Atomic Operations for Light Assignment:
let offset = atomicAdd(&lightGrid[clusterIdx].count, 1u);Enables parallel cluster assignment without race conditions.
Struct Alignment: All GPU buffers follow WebGPU alignment rules (16-byte boundaries for vec3, etc.) verified using the WGSL Offset Calculator.
To enable rigorous performance analysis, I implemented a comprehensive automated benchmarking system that can test all rendering modes across various configurations without manual intervention.
Single-click UI: A "Start Testing" button in the GUI control panel initiates automated benchmarks.

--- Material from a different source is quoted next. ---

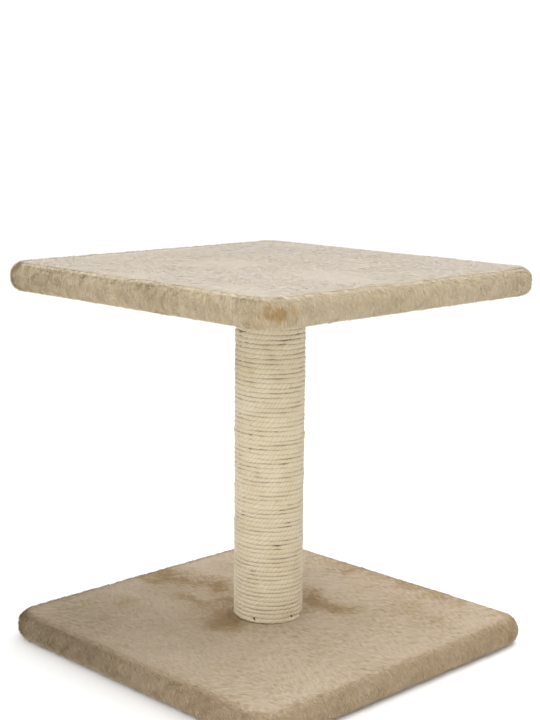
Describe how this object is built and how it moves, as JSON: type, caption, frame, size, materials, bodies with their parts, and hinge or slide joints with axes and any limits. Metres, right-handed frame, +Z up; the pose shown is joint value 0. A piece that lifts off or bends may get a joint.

The system displays real-time progress and downloads a timestamped CSV file when complete.
Test Configuration:
- Renderers tested: Naive, Forward+, Clustered Deferred (all three modes)
- Light counts: 500, 1000, 1500, 2000, 2500, 3000, 3500, 4000, 4500, 5000
- Total configurations: 30 (3 renderers × 10 light counts)
For each configuration:
- Automatically switches to the target renderer
- 200ms initialization delay
- 30 frame warmup to stabilize performance
- 120 frames of timing data collected
- Statistical analysis (average, minimum, maximum)
Frame Time Measurement:
The system measures actual frame time - the time between consecutive frames - rather than just GPU command submission time:
// In renderer.ts - measures real frame time
private onFrame(time: number) {
// ... camera and light updates ...
this.draw(); // Submit GPU commands
const frameTime = time - this.prevFrameTime; // Actual frame time
if (frameTimeCallback) {
frameTimeCallback(frameTime); // Report to benchmark system
}
}This approach captures:
- CPU overhead (scene updates, command encoding)
- GPU execution time (actual rendering work)
- Synchronization delays (CPU waiting for GPU)
- True end-to-end performance as experienced by users
CSV Output Format:
Render Mode,Number of Lights,Average Frame Time (ms),Min Frame Time (ms),Max Frame Time (ms)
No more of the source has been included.